Personalized Visual Instruction Tuning
Renjie Pi, Jianshu Zhang, Tianyang Han, Jipeng Zhang, Rui Pan, Tong Zhang
2024-10-10

Summary
This paper introduces Personalized Visual Instruction Tuning (PVIT), a new method that helps large multimodal language models (MLLMs) understand and have personalized conversations about specific individuals in images.
What's the problem?
Current MLLMs struggle with what is called 'face blindness,' meaning they can hold general conversations but fail to personalize their responses to specific people. This makes it difficult for them to be effective in applications like personal assistants on smartphones or robots that need to recognize family members.
What's the solution?
The authors developed PVIT, which creates a system for training MLLMs to recognize individuals in images and engage in meaningful dialogues with them.
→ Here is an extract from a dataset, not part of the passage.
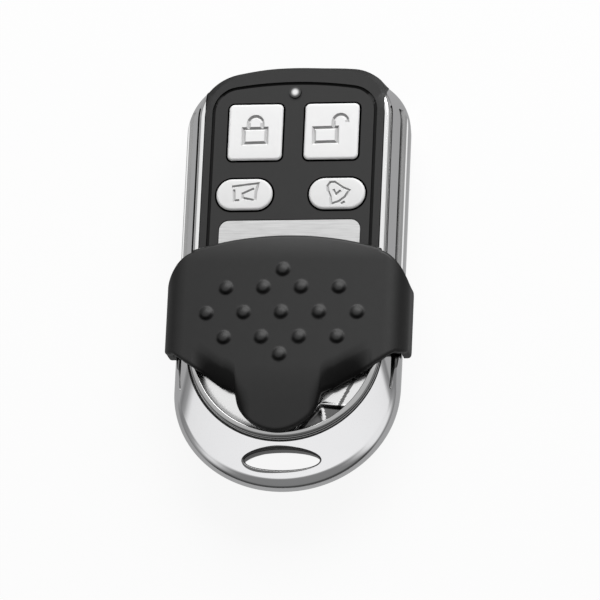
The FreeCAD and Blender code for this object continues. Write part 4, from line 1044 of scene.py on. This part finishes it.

They built a sophisticated pipeline that automatically generates personalized training data, allowing the model to learn from various visual experts and language models. Additionally, they created a benchmark called P-Bench to evaluate how well these models can personalize their responses based on different types of questions.
Why it matters?
This research is important because it enhances the ability of AI systems to interact with people in a more personalized way. By improving how MLLMs can recognize and respond to individuals, PVIT could lead to better user experiences in technology, making devices smarter and more helpful in everyday life.
Abstract
Recent advancements in multimodal large language models (MLLMs) have demonstrated significant progress; however, these models exhibit a notable limitation, which we refer to as "face blindness". Specifically, they can engage in general conversations but fail to conduct personalized dialogues targeting at specific individuals. This deficiency hinders the application of MLLMs in personalized settings, such as tailored visual assistants on mobile devices, or domestic robots that need to recognize members of the family. In this paper, we introduce Personalized Visual Instruction Tuning (PVIT), a novel data curation and training framework designed to enable MLLMs to identify target individuals within an image and engage in personalized and coherent dialogues. Our approach involves the development of a sophisticated pipeline that autonomously generates training data containing personalized conversations. This pipeline leverages the capabilities of various visual experts, image generation models, and (multi-modal) large language models. To evaluate the personalized potential of MLLMs, we present a benchmark called P-Bench, which encompasses various question types with different levels of difficulty. The experiments demonstrate a substantial personalized performance enhancement after fine-tuning with our curated dataset.